How to audit your internal links in under an hour
If you want a focused workflow, try this:
- List your top 10 important pages.
- Check whether each page is linked from the homepage or nav.
- Look for orphaned pages in your sitemap.
- Review your top 5 traffic pages in analytics. Add links from those pages where relevant.
- Scan recent blog posts. Add links to related services or foundational content.
- Fix weak anchors. Replace vague wording with descriptive phrases.
- Re-check the page after edits. Make sure the links still read naturally.
If you work with a small site, this process can often be done manually. If you manage multiple pages across multiple clients, a lightweight audit tool can save time by showing the same issues in a repeatable format.

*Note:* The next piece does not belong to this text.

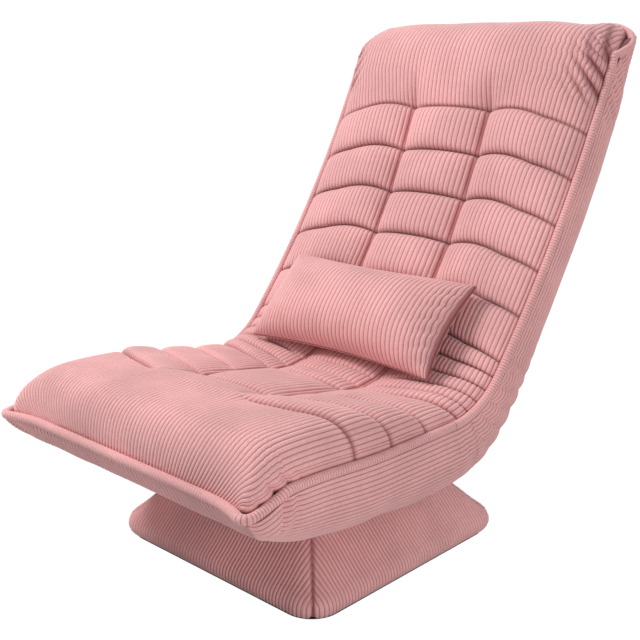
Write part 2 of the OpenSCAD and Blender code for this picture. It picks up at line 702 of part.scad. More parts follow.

What to measure after you make changes
Internal linking changes rarely create instant proof, but they should improve your site structure over time. Watch for:
- More crawlable paths to important pages
- Better indexation of supporting pages
- Improved rankings for pages that received more internal support
- Higher engagement on linked pages
- More conversions from pages that previously felt isolated
If a page still underperforms after you improve internal links, the problem may be the page itself: thin content, weak search intent match, poor title tag, or slow response time. Internal linking helps, but it cannot rescue a page that doesn’t satisfy the query.
Final thoughts
How to fix internal linking for small business SEO comes down to a few simple habits: prioritize the right pages, use clear anchor text, link from strong pages to weaker but important ones, and keep the structure natural for readers. You do not need a massive site architecture project to see value.
For many small businesses, a better internal link structure is one of the quickest ways to make existing content work harder. If you pair that with a clean page audit and basic on-page fixes, you’ll usually have a much stronger SEO foundation than a competitor who keeps publishing without organizing what already exists.